>> begin COLLECTED DATA

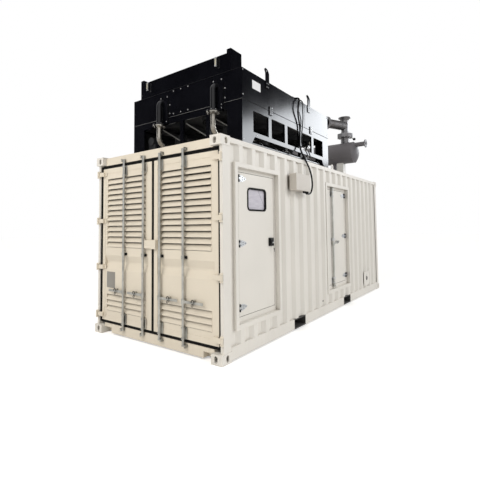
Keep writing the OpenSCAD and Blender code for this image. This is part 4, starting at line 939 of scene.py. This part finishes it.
def far_baffle():
    """A dark sheet inside the far side frame, behind its windows."""
    columns = 7
    y1 = rad_y - 30.5
    y0 = y1 - 2.5
    sheet = Shape()
    sheet.box((rad_x0 + 225, y0, roof_z + 175), (rad_x1 - 225, y1, seam_z - 60))
    for k in range(columns):
        x = rad_x0 + 300 + (rad_x1 - rad_x0 - 600) * k / (columns - 1)
        for z in (roof_z + 196, seam_z - 80):
            sheet.turned((x, y0, z), -Y, [(0, 7), (3, 6), (4, 3)], 10)
    sheet.done("far_side_baffle", MATERIALS["fan_grey"])


inner_braces()
fan_guards()
small_pipes()
pipe_fittings()
far_baffle()


# Exhaust
SIL_X = (shell_lo.x + shell_hi.x) / 2
SIL_R = (shell_hi.x - shell_lo.x) / 2
SIL_Z = roof_z + 605
SIL_END = 1074
STACK_Y = -870
BRANCH_AT = Vector((SIL_X, STACK_Y, roof_z + 1240))
BRANCH = Vector((math.cos(math.radians(155)), math.sin(math.radians(155)), 0))


def silencer_details():
    """Weld seams round and along the shell, and the bolts of its outlet and its saddles."""
    seams = Shape()
    for y in (-SIL_END, -358, 358, SIL_END):
        seams.tube(circle((SIL_X, y, SIL_Z), X, Z, SIL_R + 1, 64), 4.0, 6, closed=True)
    rise = math.radians(38)
    x, z = SIL_X - (SIL_R + 0.5) * math.cos(rise), SIL_Z + (SIL_R + 0.5) * math.sin(rise)
    seams.tube([(x, -SIL_END, z), (x, SIL_END, z)], 3.0, 6)
    seams.done("silencer_weld_seams", MATERIALS["silencer_dark"], smooth=True)
    outlet = Shape()
    outlet.bolt_all(circle((SIL_X, shell_lo.y + 17, SIL_Z + 166), X, Z, 74, 6, 30), Y, 7.5, 6.0)
    outlet.done("outlet_flange_bolts", bolt_steel)
    feet = Shape()
    feet.bolt_all([(SIL_X + dx, y + dy, roof_z + 12) for y in (-620, 620)
                for dx in (-98, 98) for dy in (-22, 22)], Z, 9, 9)
    feet.done("saddle_foot_bolts", dark_steel)


def riser_ribs():
    """Ribs round the square light riser."""
    x, y = (riser_lo.x + riser_hi.x) / 2, (riser_lo.y + riser_hi.y) / 2
    z0, z1 = roof_z + 30, SIL_Z - SIL_R - 16
    count, half = 11, 75
    corner_bead = [(0, 2), (3, 6), (9, 6), (12, 2)]
    ribs = Shape()
    for k in range(count):
        z = z0 + (z1 - z0) * k / (count - 1)
        corners = [(x - half, y - half, z), (x + half, y - half, z), (x + half, y + half, z),
                   (x - half, y + half, z)]
        for pair in zip(corners, corners[1:] + corners[:1]):
            ribs.tube(pair, 6, 8)
        for corner in corners:
            ribs.turned(Vector(corner) - Z * 6, Z, corner_bead, 8)
    ribs.done("riser_ribs", MATERIALS["riser_paint"], smooth=True)


def tee_details():
    """Bolts of the valve's and the branch's flanges, and the tee's weld seams."""
    bolts = Shape()
    for at in circle((SIL_X, STACK_Y, roof_z + 1048), X, Y, 145, 12, 15):
        bolts.bolt(at, Z, 8.5, 9)
        bolts.bolt(at - Z * 84, -Z, 8.5, 9)
    bolts.done("valve_flange_bolts", bolt_steel)
    seams = Shape()
    for z, radius in ((850, 96), (1100, 81)):
        seams.tube(ring((SIL_X, STACK_Y, roof_z + z), Z, radius, 36), 3.5, 6, closed=True)
    for along in (150, 524):
        seams.tube(ring(BRANCH_AT + BRANCH * along, BRANCH, 101, 40), 3.5, 6, closed=True)
    seams.done("tee_weld_seams", MATERIALS["pipe_steel"], smooth=True)
    flange = Shape()
    flange.bolt_all(circle(BRANCH_AT + BRANCH * 540, BRANCH.cross(Z), Z, 124, 8), -BRANCH, 8.5, 8)
    flange.done("branch_flange_bolts", dark_steel)


def valve_lever():
    """The shut-off valve's shaft and lever with its knob, and the small switch box under it."""
    start = Vector((SIL_X + 178, STACK_Y - 40, roof_z + 1006))
    bend = start + Vector((46, -60, -26))
    tip = start + Vector((50, -96, -44))
    lever = Shape()
    lever.tube([start - X * 30, start + X * 34], 11, 10)
    lever.tube([start + X * 28, bend, tip], 7, 8)
    lever.done("valve_lever", dark_steel, smooth=True)
    knob = Shape()
    knob.turned(tip - Z * 22, Z, [(-8, 10), (-2, 24), (14, 33), (30, 33), (46, 24), (52, 10)], 18)
    knob.done("valve_lever_knob", MATERIALS["latch_black"], smooth=True)
    switch = Shape()
    switch.box((SIL_X + 88, STACK_Y - 66, roof_z + 884), (SIL_X + 128, STACK_Y - 22, roof_z + 946), 3)
    switch.done("valve_switch", MATERIALS["container_paint"])


silencer_details()
riser_ribs()
tee_details()
valve_lever()


# Weld beads where the corner posts meet the fittings
def frame_welds():
    fitting_h, length = 118, 110
    beads = Shape()
    for sx, x in ((-1, 45 - fit_hi.x), (1, fit_hi.x - 20)):
        for y in (7 - fit_hi.y, fit_hi.y - 7):
            for z in (fitting_h, fit_hi.z - fitting_h):
                beads.tube([(x, y, z), (x - sx * length, y, z)], 3.0, 6)
    beads.done("post_weld_beads", MATERIALS["container_paint"], smooth=True)


frame_welds()


# Stage: pale floor, and a world that shows white and lights softly
def backdrop_mix(tree, lit, plain):
    """plain for camera, glossy and transmitted rays, lit for the rest."""
    path = tree.nodes.new("ShaderNodeLightPath")
    total = path.outputs["Is Camera Ray"]
    for ray in ("Is Glossy Ray", "Is Transmission Ray"):
        add = tree.nodes.new("ShaderNodeMath")
        add.operation = "ADD"
        add.use_clamp = True
        tree.links.new(total, add.inputs[0])
        tree.links.new(path.outputs[ray], add.inputs[1])
        total = add.outputs[0]
    mix = tree.nodes.new("ShaderNodeMixShader")
    tree.links.new(total, mix.inputs[0])
    tree.links.new(lit, mix.inputs[1])
    tree.links.new(plain, mix.inputs[2])
    return mix.outputs[0]


def make_world(strength):
    world = bpy.data.worlds.new("world")
    bpy.context.scene.world = world
    world.use_nodes = True
    tree = world.node_tree
    soft = tree.nodes["Background"]
    soft.inputs["Color"].default_value = (1.0, 0.985, 0.96, 1)
    soft.inputs["Strength"].default_value = strength
    white = tree.nodes.new("ShaderNodeBackground")
    white.inputs["Color"].default_value = WHITE
    white.inputs["Strength"].default_value = 1.0
    tree.links.new(backdrop_mix(tree, soft.outputs[0], white.outputs[0]),
                   tree.nodes["World Output"].inputs["Surface"])


def stage_plane(name, corners, colour, roughness, specular):
    """A flat plane with a plain material."""
    mesh = bpy.data.meshes.new(name)
    mesh.from_pydata(corners, [], [(0, 1, 2, 3)])
    material = bpy.data.materials.new(name)
    material.use_nodes = True
    shader = material.node_tree.nodes["Principled BSDF"]
    shader.inputs["Base Color"].default_value = colour
    shader.inputs["Roughness"].default_value = roughness
    shader.inputs["Specular IOR Level"].default_value = specular
    mesh.materials.append(material)
    plane = bpy.data.objects.new(name, mesh)
    bpy.context.scene.collection.objects.link(plane)
    return plane


def make_floor(size, lift):
    """Pale floor, lifted to white for the camera where no shadow lies."""
    corners = [(-size, -size, 0), (size, -size, 0), (size, size, 0), (-size, size, 0)]
    floor = stage_plane("floor", corners, (0.86, 0.86, 0.86, 1), 0.9, 0.1)
    tree = floor.active_material.node_tree
    shader = tree.nodes["Principled BSDF"]
    shader.inputs["Emission Color"].default_value = WHITE
    path = tree.nodes.new("ShaderNodeLightPath")
    scale = tree.nodes.new("ShaderNodeMath")
    scale.operation = "MULTIPLY"
    scale.inputs[1].default_value = lift
    tree.links.new(path.outputs["Is Camera Ray"], scale.inputs[0])
    tree.links.new(scale.outputs[0], shader.inputs["Emission Strength"])


def dark_card(name, corners):
    """A dark card that only reflections see."""
    card = stage_plane(name, corners, (0.01, 0.01, 0.012, 1), 1.0, 0.0)
    card.visible_camera = False
    card.visible_shadow = False
    card.visible_diffuse = False


def add_lamp(light, at, facing):
    lamp = bpy.data.objects.new(light.name, light)
    lamp.location = at
    lamp.rotation_euler = facing.to_track_quat("-Z", "Y").to_euler()
    bpy.context.scene.collection.objects.link(lamp)
    return lamp


def area_light(name, at, target, width, height, radiance, colour):
    light = bpy.data.lights.new(name, "AREA")
    light.shape = "RECTANGLE"
    light.size = width
    light.size_y = height
    light.energy = radiance * math.pi * width * height
    light.color = colour
    return add_lamp(light, at, Vector(target) - Vector(at))


def side_sun(towards, strength, colour):
    """Broad soft light on the near wall, from beyond its far end."""
    light = bpy.data.lights.new("side_sun", "SUN")
    light.energy = strength
    light.angle = math.radians(28)
    light.color = colour
    return add_lamp(light, (0, 0, 0), -Vector(towards))


make_world(0.52)
make_floor(60.0, 0.42)
panel = area_light("side_panel_light", (14.0, -11.0, 7.1), (0.0, -11.0, 7.1), 17.0, 3.8, 6.8,
                   (0.92, 0.955, 1.0))
panel.visible_diffuse = False
sun = side_sun((0.50, -0.80, 0.42), 1.18, (1.0, 0.99, 0.98))
sun.visible_glossy = False
front = area_light("front_light", (-10.5, 1.0, 9.0), (-3.0, 0.0, 1.5), 9.0, 7.0, 3.5, (1.0, 0.945, 0.87))
front.visible_glossy = False
dark_card("upper_card", [(18.0, -34, 9.9), (18.0, 4, 9.9), (18.0, 4, 34), (18.0, -34, 34)])
dark_card("front_card", [(-24, 4, 7.0), (-24, 46, 7.0), (-24, 46, 34), (-24, 4, 34)])
bpy.context.scene.view_settings.view_transform = "Standard"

>> end COLLECTED DATA

SHORT EXERCISE
In the material above, find each line that contains the word "scene", and select it.

SOLUTION FOR THIS EXERCISE
Keep writing the OpenSCAD and Blender code for this image. This is part 4, starting at line 939 of scene.py. This part finishes it.
    bpy.context.scene.world = world
    bpy.context.scene.collection.objects.link(plane)
    bpy.context.scene.collection.objects.link(lamp)
bpy.context.scene.view_settings.view_transform = "Standard"